Introduction: Tumor hypoxia is a major cause for failure of therapy in patients with inoperable head and neck cancers.

Areas covered: Various anti-hypoxic treatment strategies (e.g. hyperbaric oxygenation, hypoxic cell sensitizers) have been tested in clinical trials in head and neck cancer over the past 30 years and have shown modest improvements in combination with radiotherapy in meta-analyses. Anemia worsens tumor hypoxia, but anemia correction had no significant effect. New approaches (e.g. anti-HIF-directed molecular therapies) have just entered early clinical studies and data are lacking.

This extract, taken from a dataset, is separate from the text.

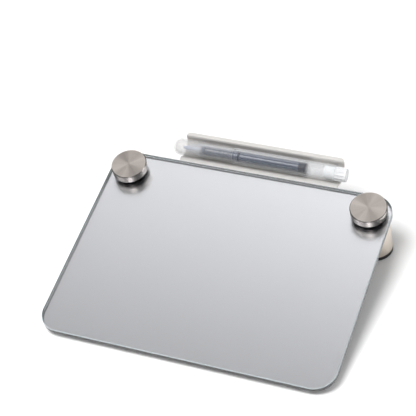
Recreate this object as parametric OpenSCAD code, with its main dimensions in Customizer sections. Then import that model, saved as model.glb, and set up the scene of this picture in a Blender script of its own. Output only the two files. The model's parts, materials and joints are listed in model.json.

Expert commentary: A new attractive and promising approach derives from recent advances in imaging and radiotherapy delivery. Progress in imaging of hypoxia (e.g. by positron emission tomography) can select patients for specific therapies and may, in particular, facilitate anti-hypoxia-directed radiotherapy which has become feasible with advanced radiotherapy techniques (IMRT with ‘dose-painting’). The combination of both methods may offer a powerful tool for effective targeting of hypoxia in the near future.

Declaration of interest

The authors have no relevant affiliations or financial involvement with any organization or entity with a financial interest in or financial conflict with the subject matter or materials discussed in the manuscript. This includes employment, consultancies, honoraria, stock ownership or options, expert testimony, grants or patents received or pending, or royalties

Notes

1. Within malignant tumors, only a part of the malignant cells have the capability of unlimited self-renewal. This cell fraction has been addressed as ‘clonogenic fraction’ or clonogenic cells in the older radiobiological literature. These cells share various properties with normal stem cells and are nowadays mostly called tumor stem cells. We personally prefer the term ‘clonogenic’ because unlimited viability and reproducibility is the main feature of clonogenic tumor cells. A main characteristic of stem cells in normal tissue, namely the reprograming and pluripotency with directed development of clearly defined cell lines, however, is lacking in tumors.